» Written exercise: Reproduce the material exactly, omitting nothing.

» Task inputs:
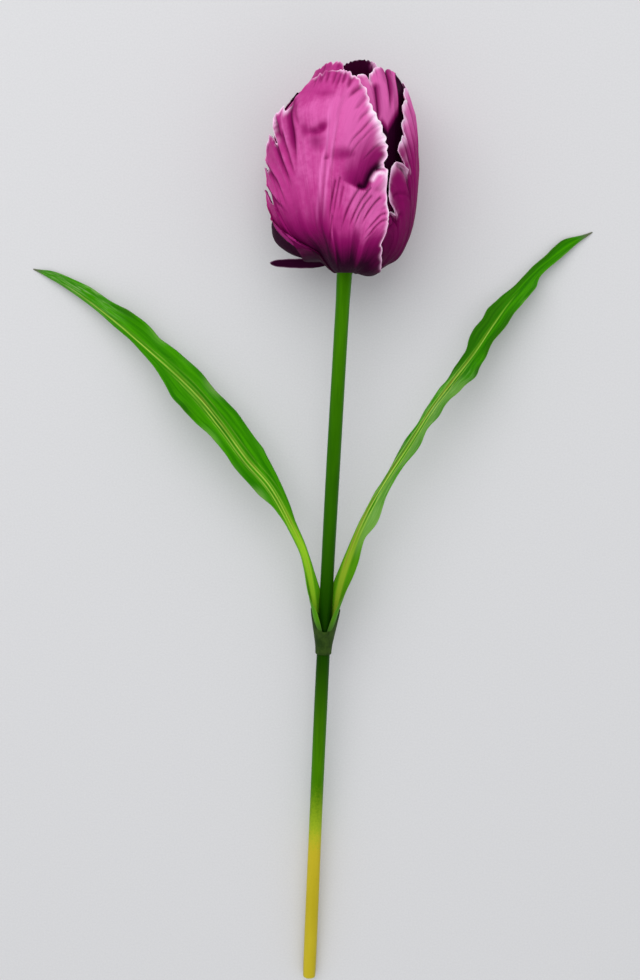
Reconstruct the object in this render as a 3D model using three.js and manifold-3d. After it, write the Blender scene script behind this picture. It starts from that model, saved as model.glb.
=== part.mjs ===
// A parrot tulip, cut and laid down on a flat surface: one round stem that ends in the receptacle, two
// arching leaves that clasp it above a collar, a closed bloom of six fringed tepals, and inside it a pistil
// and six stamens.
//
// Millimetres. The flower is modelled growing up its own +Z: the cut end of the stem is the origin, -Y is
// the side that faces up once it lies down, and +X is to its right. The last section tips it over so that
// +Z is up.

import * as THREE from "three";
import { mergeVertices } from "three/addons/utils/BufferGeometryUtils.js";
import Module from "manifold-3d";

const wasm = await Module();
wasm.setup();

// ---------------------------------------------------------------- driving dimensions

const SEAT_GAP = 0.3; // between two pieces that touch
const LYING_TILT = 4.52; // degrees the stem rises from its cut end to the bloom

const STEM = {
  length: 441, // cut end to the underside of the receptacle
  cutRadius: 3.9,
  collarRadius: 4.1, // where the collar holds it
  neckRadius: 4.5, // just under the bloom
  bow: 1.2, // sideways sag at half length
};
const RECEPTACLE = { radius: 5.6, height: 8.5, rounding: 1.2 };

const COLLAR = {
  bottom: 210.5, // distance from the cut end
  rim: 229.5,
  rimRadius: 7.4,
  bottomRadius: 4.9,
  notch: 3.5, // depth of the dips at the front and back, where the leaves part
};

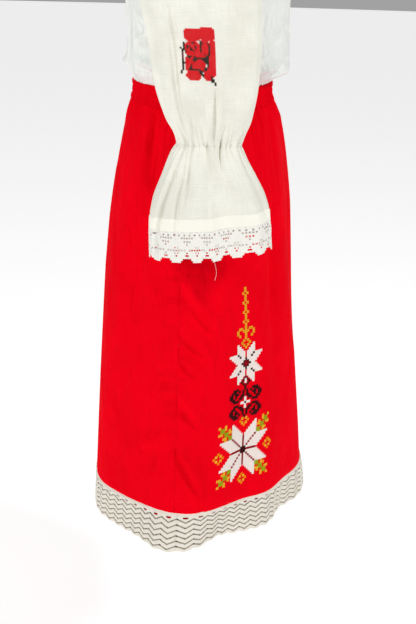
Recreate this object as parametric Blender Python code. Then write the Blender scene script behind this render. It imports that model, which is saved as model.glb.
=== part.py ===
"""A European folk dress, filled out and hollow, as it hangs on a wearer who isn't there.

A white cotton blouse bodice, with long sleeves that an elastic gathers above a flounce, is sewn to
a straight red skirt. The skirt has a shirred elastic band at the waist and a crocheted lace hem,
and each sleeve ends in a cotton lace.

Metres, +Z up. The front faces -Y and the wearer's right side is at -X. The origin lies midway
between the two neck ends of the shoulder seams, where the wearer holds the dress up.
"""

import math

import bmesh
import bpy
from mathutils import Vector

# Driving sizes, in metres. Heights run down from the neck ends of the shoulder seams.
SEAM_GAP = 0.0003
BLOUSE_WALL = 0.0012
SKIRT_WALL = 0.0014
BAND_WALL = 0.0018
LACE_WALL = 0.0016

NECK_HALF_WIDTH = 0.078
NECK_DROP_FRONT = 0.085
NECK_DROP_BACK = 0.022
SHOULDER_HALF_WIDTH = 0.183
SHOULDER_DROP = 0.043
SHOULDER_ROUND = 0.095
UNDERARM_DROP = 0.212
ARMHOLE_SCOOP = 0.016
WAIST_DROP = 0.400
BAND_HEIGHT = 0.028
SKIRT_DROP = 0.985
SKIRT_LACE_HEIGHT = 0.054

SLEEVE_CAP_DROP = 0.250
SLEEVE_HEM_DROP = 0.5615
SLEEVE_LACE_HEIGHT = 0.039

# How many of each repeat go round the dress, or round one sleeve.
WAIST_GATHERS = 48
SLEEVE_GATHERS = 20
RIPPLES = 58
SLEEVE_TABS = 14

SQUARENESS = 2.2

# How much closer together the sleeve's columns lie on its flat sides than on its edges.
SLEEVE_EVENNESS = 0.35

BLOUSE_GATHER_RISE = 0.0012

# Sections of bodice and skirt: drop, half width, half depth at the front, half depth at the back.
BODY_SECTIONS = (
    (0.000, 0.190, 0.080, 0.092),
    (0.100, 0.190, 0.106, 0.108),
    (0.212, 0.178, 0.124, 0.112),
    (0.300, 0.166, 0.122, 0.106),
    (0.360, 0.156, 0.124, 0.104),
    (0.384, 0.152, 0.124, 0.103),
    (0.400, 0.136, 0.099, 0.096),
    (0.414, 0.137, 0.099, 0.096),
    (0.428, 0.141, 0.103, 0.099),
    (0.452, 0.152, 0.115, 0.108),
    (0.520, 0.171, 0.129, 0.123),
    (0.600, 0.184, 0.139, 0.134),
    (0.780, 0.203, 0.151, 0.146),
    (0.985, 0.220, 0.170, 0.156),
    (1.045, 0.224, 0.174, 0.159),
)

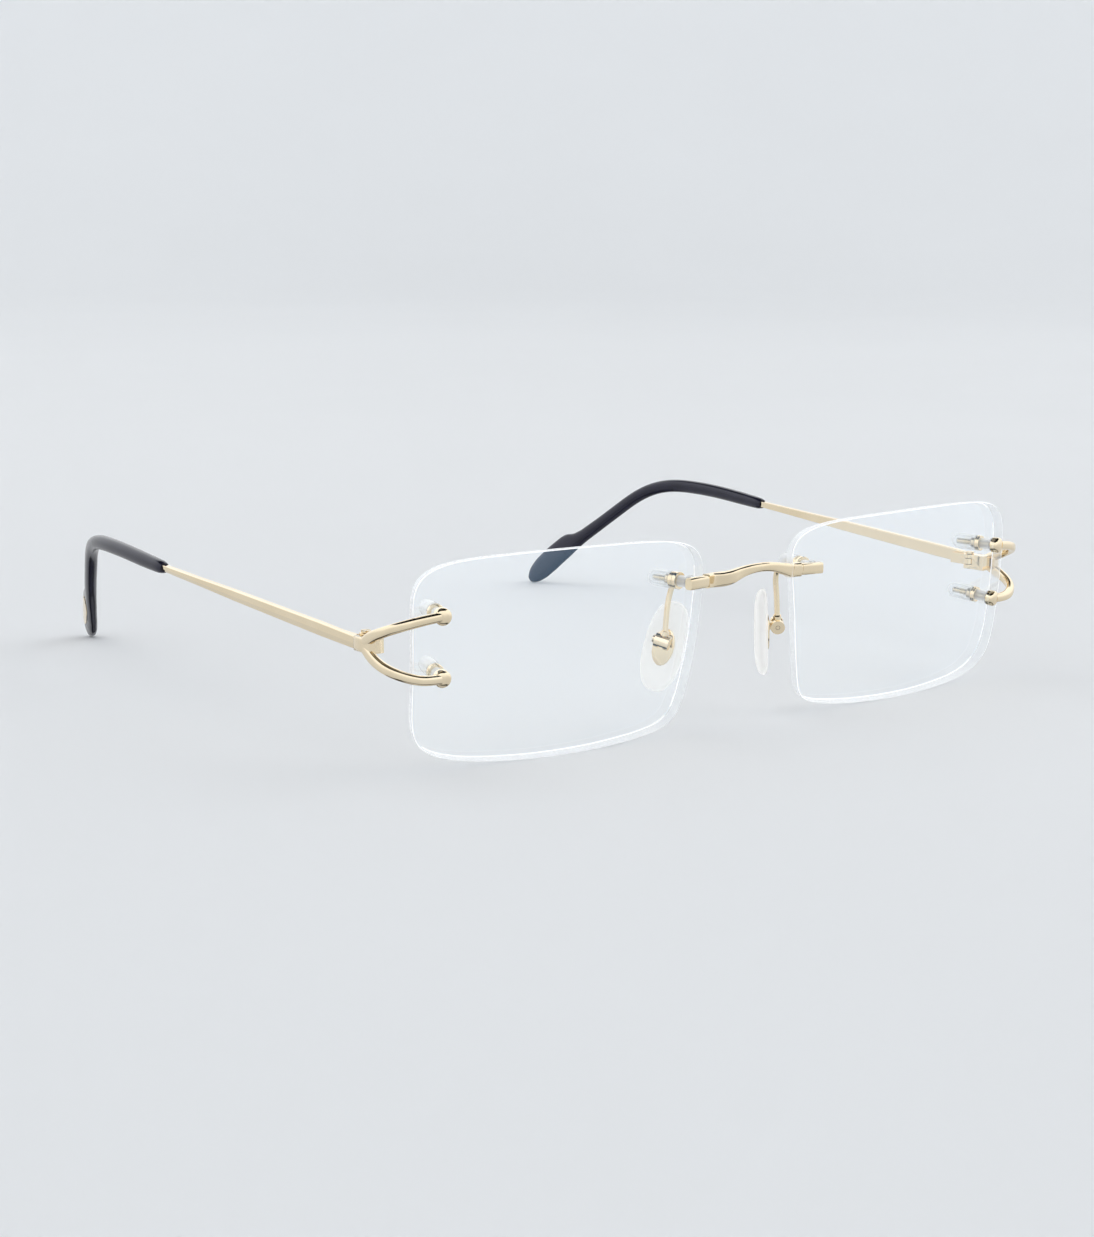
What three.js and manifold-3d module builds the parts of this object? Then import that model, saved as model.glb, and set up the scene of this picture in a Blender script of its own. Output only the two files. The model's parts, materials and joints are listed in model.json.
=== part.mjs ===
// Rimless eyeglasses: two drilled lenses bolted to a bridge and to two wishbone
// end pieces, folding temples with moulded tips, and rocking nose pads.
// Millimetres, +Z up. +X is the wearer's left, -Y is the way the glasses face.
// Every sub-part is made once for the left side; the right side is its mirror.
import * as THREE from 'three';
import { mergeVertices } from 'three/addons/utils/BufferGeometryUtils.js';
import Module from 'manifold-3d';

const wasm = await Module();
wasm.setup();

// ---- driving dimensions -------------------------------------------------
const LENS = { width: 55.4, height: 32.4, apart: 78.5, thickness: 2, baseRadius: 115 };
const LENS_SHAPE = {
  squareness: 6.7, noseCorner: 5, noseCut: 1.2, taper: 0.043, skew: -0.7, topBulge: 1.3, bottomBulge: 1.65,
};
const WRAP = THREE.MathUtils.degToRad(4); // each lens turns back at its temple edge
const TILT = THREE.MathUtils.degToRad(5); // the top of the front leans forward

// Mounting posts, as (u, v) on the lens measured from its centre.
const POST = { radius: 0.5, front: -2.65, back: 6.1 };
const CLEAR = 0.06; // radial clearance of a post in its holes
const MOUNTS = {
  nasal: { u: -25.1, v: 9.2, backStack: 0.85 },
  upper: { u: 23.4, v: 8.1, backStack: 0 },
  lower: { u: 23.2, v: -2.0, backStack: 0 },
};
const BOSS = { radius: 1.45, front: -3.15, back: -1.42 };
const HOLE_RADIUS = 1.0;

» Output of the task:
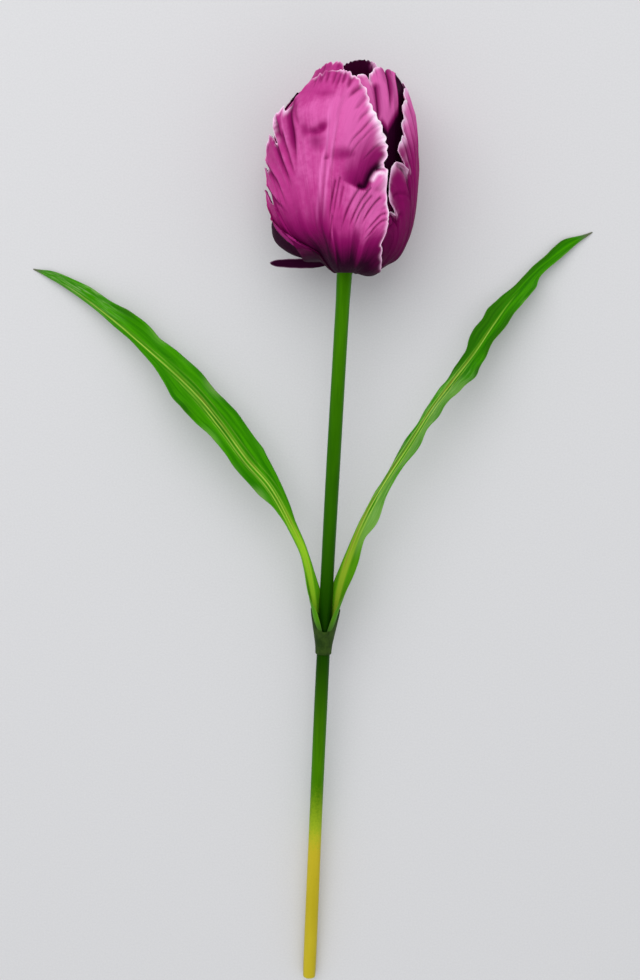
Reconstruct the object in this render as a 3D model using three.js and manifold-3d. After it, write the Blender scene script behind this picture. It starts from that model, saved as model.glb.
=== part.mjs ===
// A parrot tulip, cut and laid down on a flat surface: one round stem that ends in the receptacle, two
// arching leaves that clasp it above a collar, a closed bloom of six fringed tepals, and inside it a pistil
// and six stamens.
//
// Millimetres. The flower is modelled growing up its own +Z: the cut end of the stem is the origin, -Y is
// the side that faces up once it lies down, and +X is to its right. The last section tips it over so that
// +Z is up.

import * as THREE from "three";
import { mergeVertices } from "three/addons/utils/BufferGeometryUtils.js";
import Module from "manifold-3d";

const wasm = await Module();
wasm.setup();

// ---------------------------------------------------------------- driving dimensions

const SEAT_GAP = 0.3; // between two pieces that touch
const LYING_TILT = 4.52; // degrees the stem rises from its cut end to the bloom

const STEM = {
  length: 441, // cut end to the underside of the receptacle
  cutRadius: 3.9,
  collarRadius: 4.1, // where the collar holds it
  neckRadius: 4.5, // just under the bloom
  bow: 1.2, // sideways sag at half length
};
const RECEPTACLE = { radius: 5.6, height: 8.5, rounding: 1.2 };

const COLLAR = {
  bottom: 210.5, // distance from the cut end
  rim: 229.5,
  rimRadius: 7.4,
  bottomRadius: 4.9,
  notch: 3.5, // depth of the dips at the front and back, where the leaves part
};

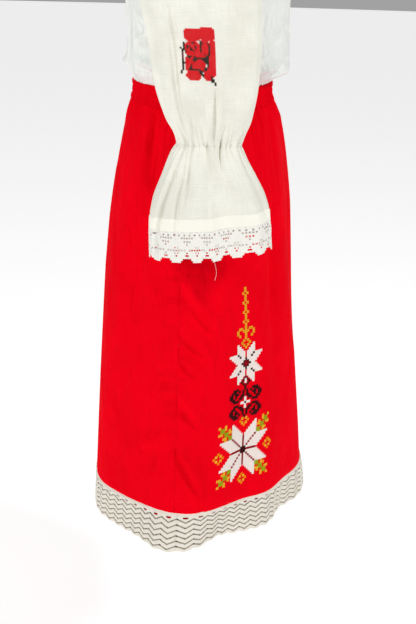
Recreate this object as parametric Blender Python code. Then write the Blender scene script behind this render. It imports that model, which is saved as model.glb.
=== part.py ===
"""A European folk dress, filled out and hollow, as it hangs on a wearer who isn't there.

A white cotton blouse bodice, with long sleeves that an elastic gathers above a flounce, is sewn to
a straight red skirt. The skirt has a shirred elastic band at the waist and a crocheted lace hem,
and each sleeve ends in a cotton lace.

Metres, +Z up. The front faces -Y and the wearer's right side is at -X. The origin lies midway
between the two neck ends of the shoulder seams, where the wearer holds the dress up.
"""

import math

import bmesh
import bpy
from mathutils import Vector

# Driving sizes, in metres. Heights run down from the neck ends of the shoulder seams.
SEAM_GAP = 0.0003
BLOUSE_WALL = 0.0012
SKIRT_WALL = 0.0014
BAND_WALL = 0.0018
LACE_WALL = 0.0016

NECK_HALF_WIDTH = 0.078
NECK_DROP_FRONT = 0.085
NECK_DROP_BACK = 0.022
SHOULDER_HALF_WIDTH = 0.183
SHOULDER_DROP = 0.043
SHOULDER_ROUND = 0.095
UNDERARM_DROP = 0.212
ARMHOLE_SCOOP = 0.016
WAIST_DROP = 0.400
BAND_HEIGHT = 0.028
SKIRT_DROP = 0.985
SKIRT_LACE_HEIGHT = 0.054

SLEEVE_CAP_DROP = 0.250
SLEEVE_HEM_DROP = 0.5615
SLEEVE_LACE_HEIGHT = 0.039

# How many of each repeat go round the dress, or round one sleeve.
WAIST_GATHERS = 48
SLEEVE_GATHERS = 20
RIPPLES = 58
SLEEVE_TABS = 14

SQUARENESS = 2.2

# How much closer together the sleeve's columns lie on its flat sides than on its edges.
SLEEVE_EVENNESS = 0.35

BLOUSE_GATHER_RISE = 0.0012

# Sections of bodice and skirt: drop, half width, half depth at the front, half depth at the back.
BODY_SECTIONS = (
    (0.000, 0.190, 0.080, 0.092),
    (0.100, 0.190, 0.106, 0.108),
    (0.212, 0.178, 0.124, 0.112),
    (0.300, 0.166, 0.122, 0.106),
    (0.360, 0.156, 0.124, 0.104),
    (0.384, 0.152, 0.124, 0.103),
    (0.400, 0.136, 0.099, 0.096),
    (0.414, 0.137, 0.099, 0.096),
    (0.428, 0.141, 0.103, 0.099),
    (0.452, 0.152, 0.115, 0.108),
    (0.520, 0.171, 0.129, 0.123),
    (0.600, 0.184, 0.139, 0.134),
    (0.780, 0.203, 0.151, 0.146),
    (0.985, 0.220, 0.170, 0.156),
    (1.045, 0.224, 0.174, 0.159),
)

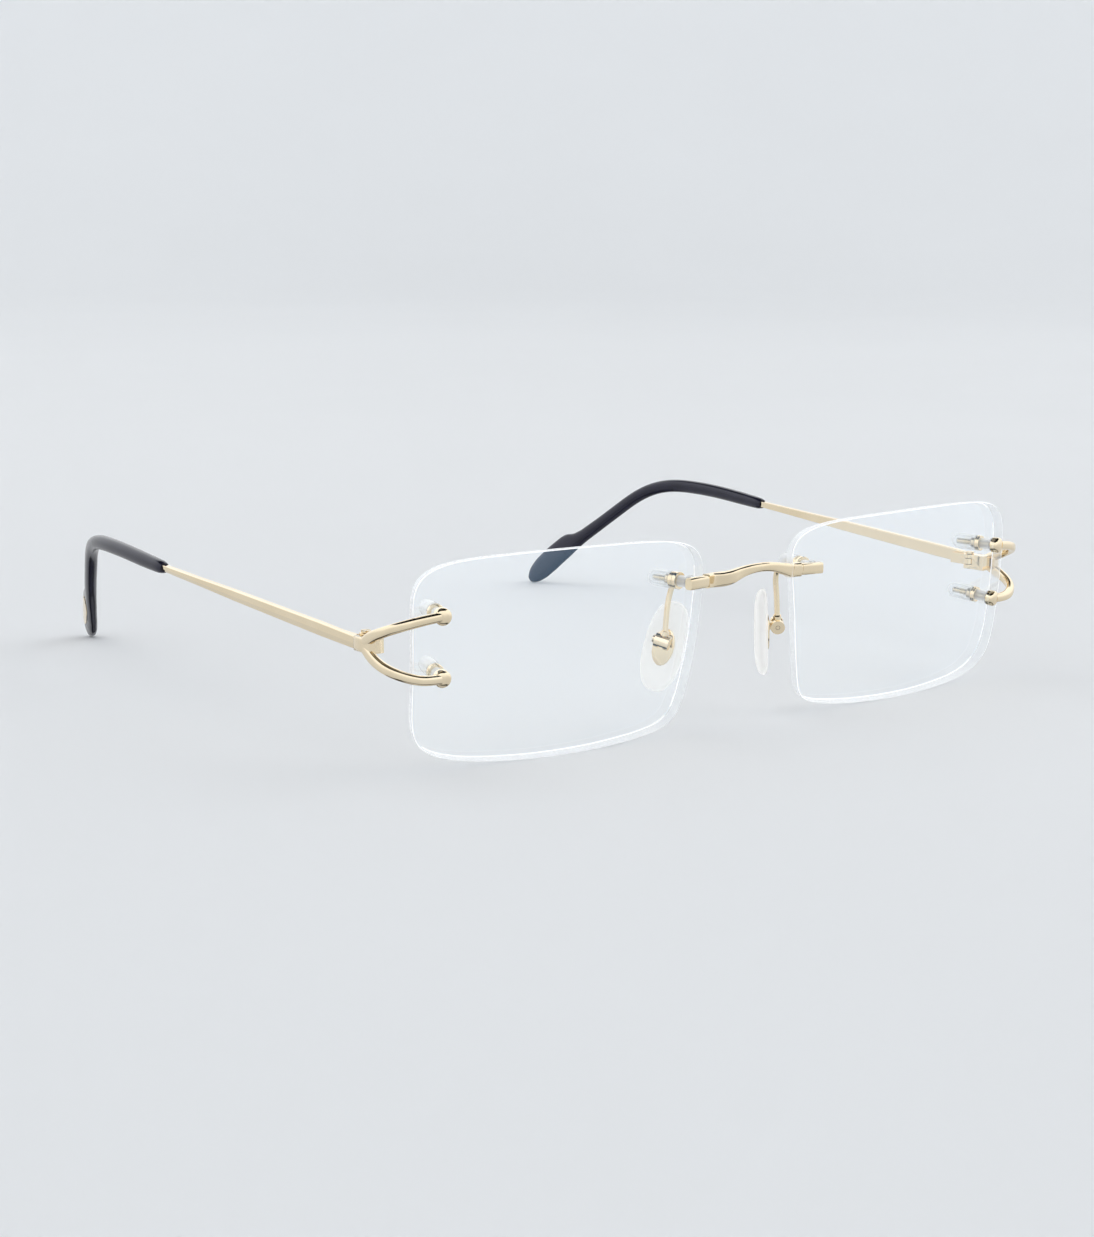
What three.js and manifold-3d module builds the parts of this object? Then import that model, saved as model.glb, and set up the scene of this picture in a Blender script of its own. Output only the two files. The model's parts, materials and joints are listed in model.json.
=== part.mjs ===
// Rimless eyeglasses: two drilled lenses bolted to a bridge and to two wishbone
// end pieces, folding temples with moulded tips, and rocking nose pads.
// Millimetres, +Z up. +X is the wearer's left, -Y is the way the glasses face.
// Every sub-part is made once for the left side; the right side is its mirror.
import * as THREE from 'three';
import { mergeVertices } from 'three/addons/utils/BufferGeometryUtils.js';
import Module from 'manifold-3d';

const wasm = await Module();
wasm.setup();

// ---- driving dimensions -------------------------------------------------
const LENS = { width: 55.4, height: 32.4, apart: 78.5, thickness: 2, baseRadius: 115 };
const LENS_SHAPE = {
  squareness: 6.7, noseCorner: 5, noseCut: 1.2, taper: 0.043, skew: -0.7, topBulge: 1.3, bottomBulge: 1.65,
};
const WRAP = THREE.MathUtils.degToRad(4); // each lens turns back at its temple edge
const TILT = THREE.MathUtils.degToRad(5); // the top of the front leans forward

// Mounting posts, as (u, v) on the lens measured from its centre.
const POST = { radius: 0.5, front: -2.65, back: 6.1 };
const CLEAR = 0.06; // radial clearance of a post in its holes
const MOUNTS = {
  nasal: { u: -25.1, v: 9.2, backStack: 0.85 },
  upper: { u: 23.4, v: 8.1, backStack: 0 },
  lower: { u: 23.2, v: -2.0, backStack: 0 },
};
const BOSS = { radius: 1.45, front: -3.15, back: -1.42 };
const HOLE_RADIUS = 1.0;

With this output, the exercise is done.